What are you most proud of?
Tait: They asked Bill Fitch what was his definition of a successful coach and he answered: “One who still has a job.” I think from that standpoint, I’m proud that I lasted as long as I did.
I don’t know how to answer that question.
I guess the thing I like the most is when a person who is blind or shut-in – (or incarcerated; I hear from them, too) – tells me that they can “see the game” based on my call of the game. That’s really the best right there.
Do you have plans for Thursday’s ceremony at the Basketball Hall of Fame?
Tait: Well, I’ve never been involved in anything like this before. I’ve been to the old Hall of Fame in Springfield, but this is the brand new Hall of Fame. I haven’t heard from them as to any of the particulars, so I guess – giving the Hall its proper respect – I’m even going to wear a sports jacket. (I’m not going to wear a tie, but I am going to wear a sports jacket.)
… and you’ve already memorized your speech?
Tait: Absolutely. I’ve got it down, cold. They said we have three minutes to speak. But I think (fellow inductee) Jackie MacMullan can have two of my minutes (on top of hers) because I don’t plan on using up all three.
I should get out everything I need to say in about a minute.
What are your plans for retirement? Will you still follow the Cavaliers and the NBA?

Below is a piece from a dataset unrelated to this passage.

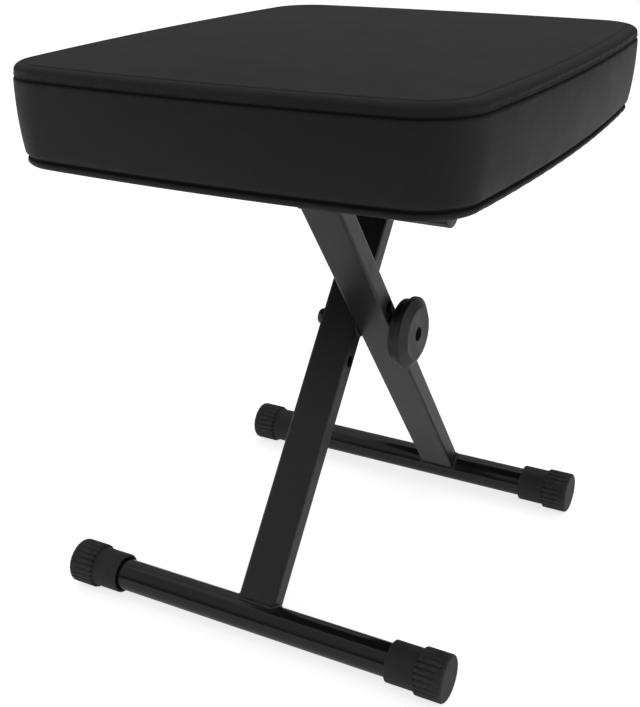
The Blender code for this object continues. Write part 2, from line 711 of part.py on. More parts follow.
def main():
    front_axis = new_axis("front_frame", (0, 0, 0))
    fold_axis = new_axis("leg_fold", (FRAME_X, FRAME_Y, PIVOT_Z))
    seat_axis = new_axis("seat_lift", (FRAME_X, FRAME_Y + SEAT_TUBE_SPREAD, SEAT_TUBE_Z))
    knob_axis = new_axis("knob_turn", (KNOB_X, FRAME_Y, PIVOT_Z))
    make_frame("front", -1, FRONT_LEG_X, front_axis)
    make_frame("rear", 1, REAR_LEG_X, fold_axis)
    spacer_x = FRONT_LEG_X + LEG_WIDTH / 2 + GAP
    spacer = make_washer("leg_spacer", spacer_x, LEG_SPACING - 2 * GAP)
    finish([make_bolt(), spacer], zinc_black, front_axis)
    knob_washer = make_washer("knob_washer", KNOB_WASHER_X, KNOB_WASHER_THICKNESS)
    finish([knob_washer], zinc_black, knob_axis)
    knob, nut = make_knob()
    finish([knob], black_plastic, knob_axis)
    finish([nut], zinc_black, knob_axis)
    finish([make_cover()], black_leatherette, seat_axis)
    finish([make_foam()], foam, seat_axis)
    finish([make_board()], plywood, seat_axis)
    finish([make_dust_cover()], black_cloth, seat_axis)
    finish([make_saddle(*place) for place in saddle_places()], black_plastic, seat_axis)
    finish(make_screws(), zinc_black, seat_axis)
    bpy.context.view_layer.update()


clear_scene()
parts = new_collection("piano_bench")
cutters = new_collection("cutters")
satin_black = new_material("satin_black", (0.012, 0.012, 0.013), 0.38, 0.0)
gloss_black = new_material("gloss_black", (0.006, 0.006, 0.007), 0.12, 0.0)
black_rubber = new_material("black_rubber", (0.022, 0.022, 0.023), 0.62, 0.0)
black_plastic = new_material("black_plastic", (0.020, 0.020, 0.021), 0.45, 0.0)
zinc_black = new_material("zinc_black", (0.05, 0.05, 0.055), 0.35, 0.9)
black_leatherette = new_material("black_leatherette", (0.016, 0.016, 0.017), 0.5, 0.0)
black_cloth = new_material("black_cloth", (0.02, 0.02, 0.02), 0.9, 0.0)
foam = new_material("foam", (0.75, 0.72, 0.62), 0.9, 0.0)
plywood = new_material("plywood", (0.48, 0.32, 0.18), 0.65, 0.0)
main()
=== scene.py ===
"""The looks of a folding X-frame piano bench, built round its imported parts.

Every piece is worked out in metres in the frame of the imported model: +Z up, +X along the
foot tubes towards the clamping knob, +Y from the front foot to the rear foot.
"""

import json
import math

import bmesh
import bpy
import numpy as np
from bpy.props import FloatProperty, FloatVectorProperty, IntProperty, PointerProperty
from mathutils import Matrix, Vector


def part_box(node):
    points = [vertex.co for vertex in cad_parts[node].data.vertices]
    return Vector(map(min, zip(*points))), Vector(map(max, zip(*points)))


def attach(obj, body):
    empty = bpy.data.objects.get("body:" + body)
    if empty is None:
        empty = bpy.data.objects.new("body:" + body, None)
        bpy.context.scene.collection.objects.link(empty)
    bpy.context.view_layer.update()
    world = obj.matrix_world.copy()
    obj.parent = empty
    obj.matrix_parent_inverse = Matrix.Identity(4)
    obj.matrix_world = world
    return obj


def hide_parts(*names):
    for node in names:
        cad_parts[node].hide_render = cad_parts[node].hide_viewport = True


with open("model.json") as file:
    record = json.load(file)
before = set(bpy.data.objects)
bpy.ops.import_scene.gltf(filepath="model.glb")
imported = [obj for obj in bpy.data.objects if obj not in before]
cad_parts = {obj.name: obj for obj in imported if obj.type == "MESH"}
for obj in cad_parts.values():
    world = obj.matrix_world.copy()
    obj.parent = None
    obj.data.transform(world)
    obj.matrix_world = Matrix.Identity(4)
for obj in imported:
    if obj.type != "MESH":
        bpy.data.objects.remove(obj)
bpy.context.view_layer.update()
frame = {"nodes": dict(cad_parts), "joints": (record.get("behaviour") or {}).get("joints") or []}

bl_info = {
    "name": "Piano bench",
    "version": (1, 0, 0),
    "blender": (4, 5, 0),
    "location": "3D View > Sidebar > Bench",
    "description": "Builds a folding X-frame piano bench with a padded seat",
    "category": "Object",
}

SIDES = (("left", -1), ("right", 1))
FRAMES = ("front", "rear")
CLEARANCE = 0.0003  # between pieces that fit each other
PLY_PITCH = 0.0024  # one pair of the board's plies
BULGE = (150, 600)  # an edge starts to be rubbed at the first bend, in 1/m, and is at the second
FLOOR_HALF = 9.0  # of the floor's side
LIT_PLACE = (0, 0, 0.3)  # what the lights face


# Sizes, finishes and stage settings


def length(name, default, text):
    return FloatProperty(name=name, description=text, default=default, unit="LENGTH", precision=4)


def colour(name, default, text):
    return FloatVectorProperty(
        name=name, description=text, default=default, subtype="COLOR", size=3, min=0, max=1
    )


def share(name, default, text):
    return FloatProperty(
        name=name, description=text, default=default, subtype="FACTOR", min=0, max=1
    )


def angle(name, degrees, text):
    return FloatProperty(
        name=name, description=text, default=math.radians(degrees), subtype="ANGLE"
    )


def amount(name, default, text, unit="NONE"):
    return FloatProperty(name=name, description=text, default=default, unit=unit, min=0)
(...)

Tait: I’ve been practicing for retirement this summer, and I really enjoy it. I haven’t done much of anything. I don’t plan on doing much of anything when I retire.
When I left the Indians, I didn’t follow baseball and when I leave the Cavs, I don’t plan on following pro basketball. Not because I have anything against the sports, but I guess it would be like a postman who walked a route for 40 years, delivering mail. Then he retires. Is he going to go back and walk that route during retirement? Of course not!
That’s it and that’s me. I’ve walked my route.